Quote the whole listing word for word, please.

● ● ● ●

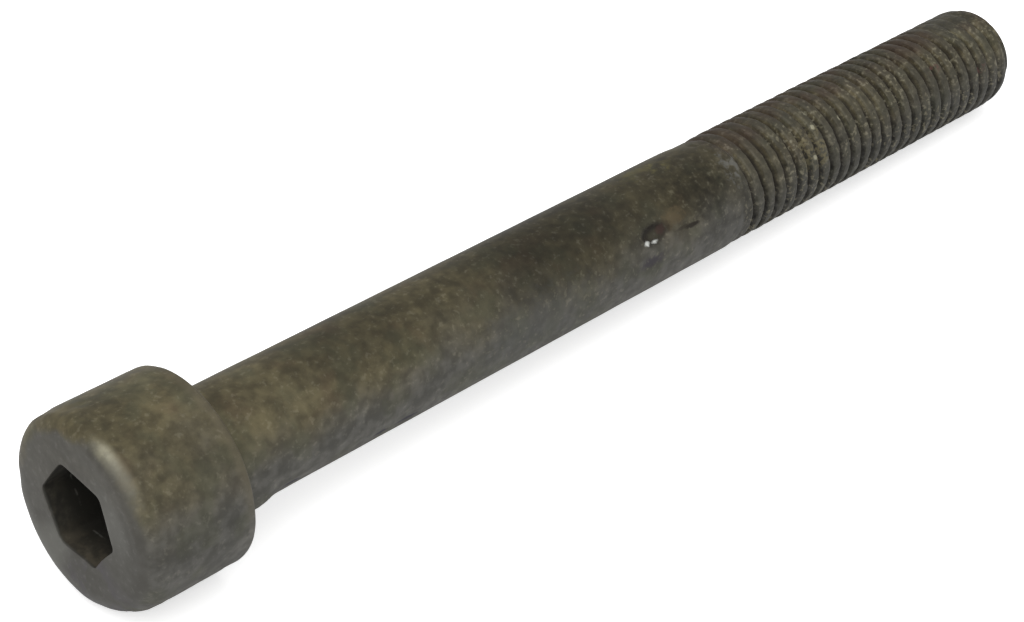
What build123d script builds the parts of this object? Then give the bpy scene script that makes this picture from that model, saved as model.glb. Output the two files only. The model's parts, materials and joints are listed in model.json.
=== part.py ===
"""Hex socket head cap screw, M8 x 80, part threaded, old and knocked about.

The origin is where the screw's axis meets the bearing face under the head, and +X runs towards the
thread. The screw lies on the rim of its head and on the end of its thread, so its axis dips a little.
A station is a distance along the axis from the bearing face, and a turn is an angle about the axis,
right-handed, from straight up.
"""

import os
from math import atan2, ceil, cos, radians, sin, tan

from build123d import *

# Driving dimensions, in millimetres and degrees
shank_diameter = 8.0
under_head_length = 80.0
plain_length = 46.3
head_diameter = 12.8
head_height = 7.7
face_edge_radius = 1.1
bearing_edge_chamfer = 0.3
neck_flare = 0.6
socket_across_flats = 6.02
socket_depth = 4.3
socket_cone_angle = 150.0
socket_turn = 38.4
thread_diameter = 7.9
thread_pitch = 1.25
thread_depth = 0.55
groove_angle = 60.0
end_chamfer_length = 1.3
end_diameter = 6.1
section_turn = 130.0
dent_station = 37.4
dent_turn = 61.0
dent_radius = 2.2
dent_depth = 0.3

head_radius = head_diameter / 2
shank_radius = shank_diameter / 2
thread_radius = thread_diameter / 2
root_radius = thread_radius - thread_depth
end_radius = end_diameter / 2

# The screw lies on the rim of its head and on its last full crest.
rim_station = -bearing_edge_chamfer
last_crest_station = under_head_length - end_chamfer_length
rest_tilt = atan2(head_radius - thread_radius, last_crest_station - rim_station)

along = Vector(cos(rest_tilt), 0, -sin(rest_tilt))
straight_up = Vector(sin(rest_tilt), 0, cos(rest_tilt))
axis = Axis((0, 0, 0), along)


def cross_plane(station, turn):
    """The plane across the axis at a station, with its x pointing out at a turn."""
    return Plane(origin=along * station, x_dir=straight_up.rotate(axis, turn), z_dir=along)


# Half of the long section that the turned surfaces follow: x is the station, and y the radius.
section_out = cross_plane(0, section_turn).x_dir
section_plane = Plane(origin=(0, 0, 0), x_dir=along, z_dir=along.cross(section_out))

# One turn of the thread groove, right-handed, cut a little past the crests. The run-out is left plain.
groove_start = plain_length + thread_pitch
cut_depth = shank_radius - root_radius + thread_pitch / 10
cut_width = 2 * cut_depth * tan(radians(groove_angle / 2))
groove_turns = ceil((under_head_length + cut_width / 2 - groove_start) / thread_pitch)

with BuildPart() as groove_turn:
    with BuildLine():
        groove_path = Helix(
            pitch=thread_pitch,
            height=thread_pitch,
            radius=root_radius,
            center=along * groove_start,
            direction=along,
        )
    groove_out = (groove_path @ 0 - along * groove_start).normalized()
    with BuildSketch(Plane(groove_path @ 0, x_dir=along, z_dir=along.cross(groove_out))):
        with BuildLine():
            Polyline(
                (0, 0),
                (cut_width / 2, cut_depth),
                (-cut_width / 2, cut_depth),
                close=True,
            )
        make_face()
    sweep(path=groove_path, is_frenet=True)

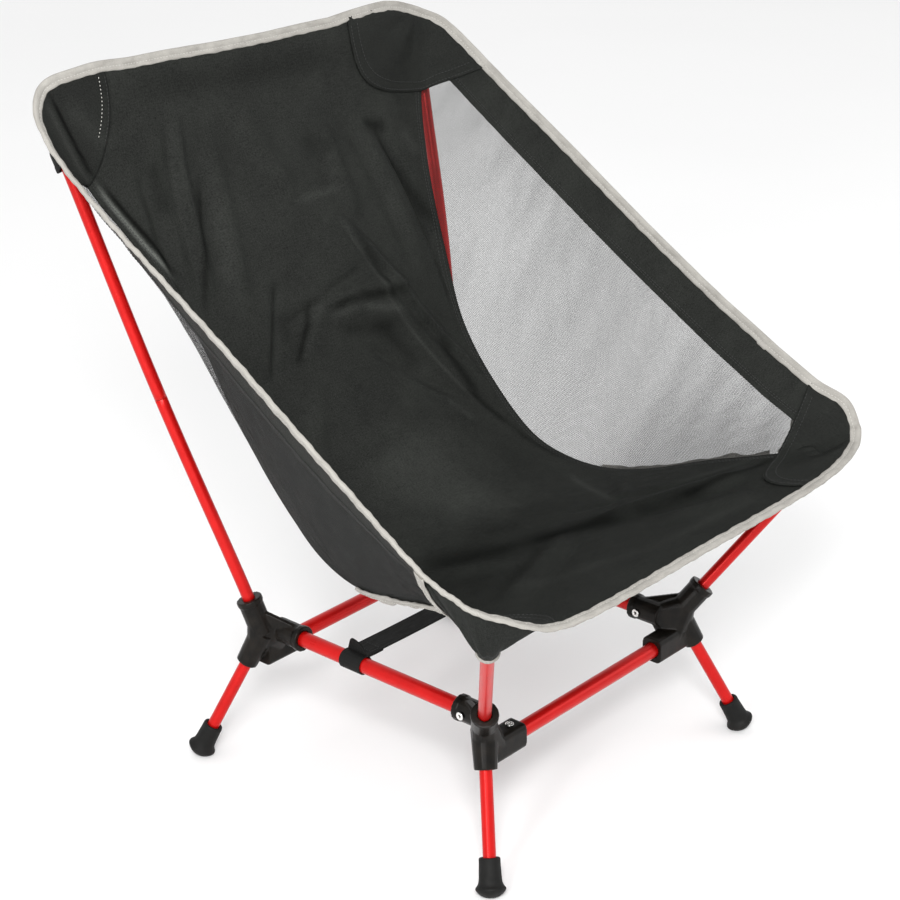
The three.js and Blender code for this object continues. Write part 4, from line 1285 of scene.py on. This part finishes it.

● ● ● ●

- **The result**:
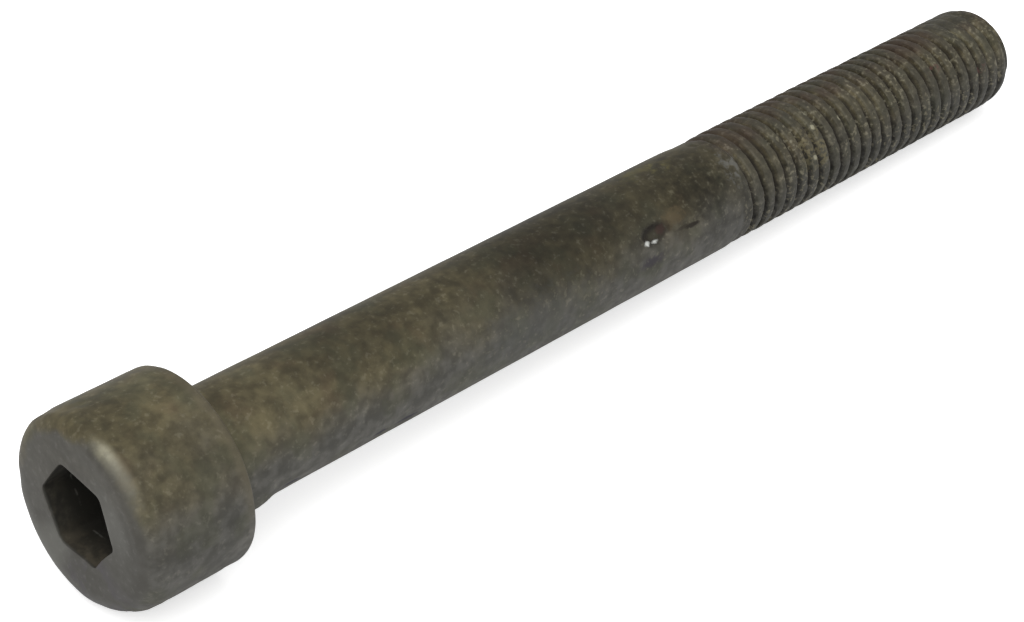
What build123d script builds the parts of this object? Then give the bpy scene script that makes this picture from that model, saved as model.glb. Output the two files only. The model's parts, materials and joints are listed in model.json.
=== part.py ===
"""Hex socket head cap screw, M8 x 80, part threaded, old and knocked about.

The origin is where the screw's axis meets the bearing face under the head, and +X runs towards the
thread. The screw lies on the rim of its head and on the end of its thread, so its axis dips a little.
A station is a distance along the axis from the bearing face, and a turn is an angle about the axis,
right-handed, from straight up.
"""

import os
from math import atan2, ceil, cos, radians, sin, tan

from build123d import *

# Driving dimensions, in millimetres and degrees
shank_diameter = 8.0
under_head_length = 80.0
plain_length = 46.3
head_diameter = 12.8
head_height = 7.7
face_edge_radius = 1.1
bearing_edge_chamfer = 0.3
neck_flare = 0.6
socket_across_flats = 6.02
socket_depth = 4.3
socket_cone_angle = 150.0
socket_turn = 38.4
thread_diameter = 7.9
thread_pitch = 1.25
thread_depth = 0.55
groove_angle = 60.0
end_chamfer_length = 1.3
end_diameter = 6.1
section_turn = 130.0
dent_station = 37.4
dent_turn = 61.0
dent_radius = 2.2
dent_depth = 0.3

head_radius = head_diameter / 2
shank_radius = shank_diameter / 2
thread_radius = thread_diameter / 2
root_radius = thread_radius - thread_depth
end_radius = end_diameter / 2

# The screw lies on the rim of its head and on its last full crest.
rim_station = -bearing_edge_chamfer
last_crest_station = under_head_length - end_chamfer_length
rest_tilt = atan2(head_radius - thread_radius, last_crest_station - rim_station)

along = Vector(cos(rest_tilt), 0, -sin(rest_tilt))
straight_up = Vector(sin(rest_tilt), 0, cos(rest_tilt))
axis = Axis((0, 0, 0), along)


def cross_plane(station, turn):
    """The plane across the axis at a station, with its x pointing out at a turn."""
    return Plane(origin=along * station, x_dir=straight_up.rotate(axis, turn), z_dir=along)


# Half of the long section that the turned surfaces follow: x is the station, and y the radius.
section_out = cross_plane(0, section_turn).x_dir
section_plane = Plane(origin=(0, 0, 0), x_dir=along, z_dir=along.cross(section_out))

# One turn of the thread groove, right-handed, cut a little past the crests. The run-out is left plain.
groove_start = plain_length + thread_pitch
cut_depth = shank_radius - root_radius + thread_pitch / 10
cut_width = 2 * cut_depth * tan(radians(groove_angle / 2))
groove_turns = ceil((under_head_length + cut_width / 2 - groove_start) / thread_pitch)

with BuildPart() as groove_turn:
    with BuildLine():
        groove_path = Helix(
            pitch=thread_pitch,
            height=thread_pitch,
            radius=root_radius,
            center=along * groove_start,
            direction=along,
        )
    groove_out = (groove_path @ 0 - along * groove_start).normalized()
    with BuildSketch(Plane(groove_path @ 0, x_dir=along, z_dir=along.cross(groove_out))):
        with BuildLine():
            Polyline(
                (0, 0),
                (cut_width / 2, cut_depth),
                (-cut_width / 2, cut_depth),
                close=True,
            )
        make_face()
    sweep(path=groove_path, is_frenet=True)

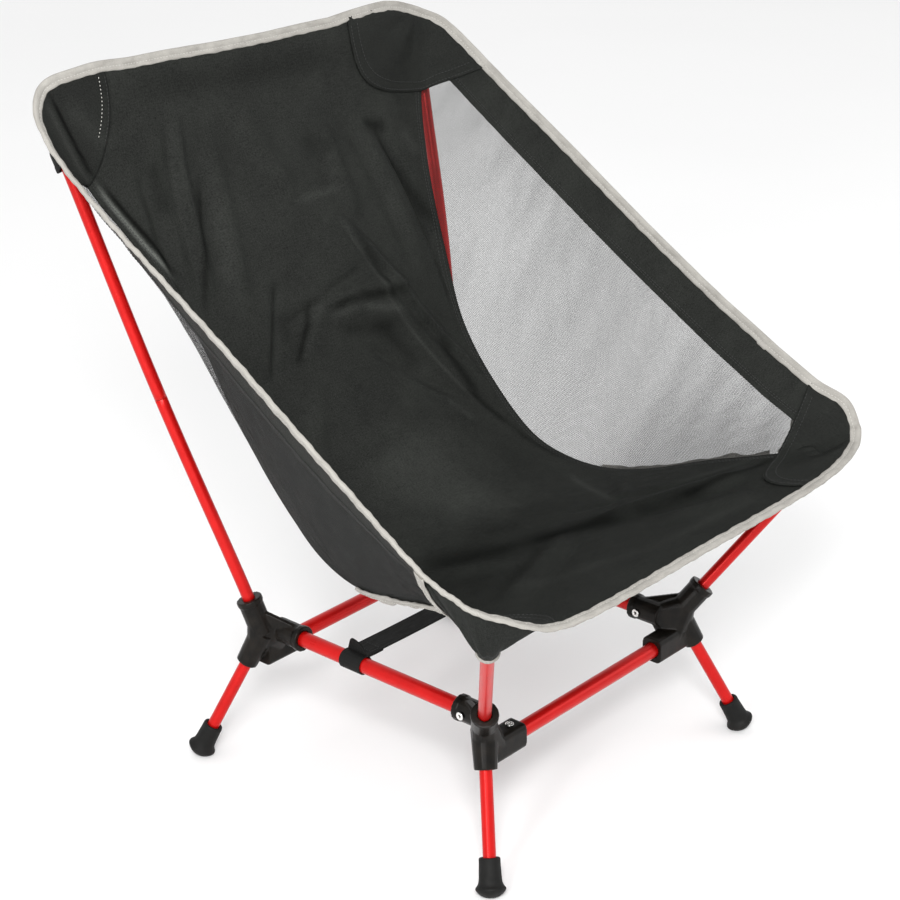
The three.js and Blender code for this object continues. Write part 4, from line 1285 of scene.py on. This part finishes it.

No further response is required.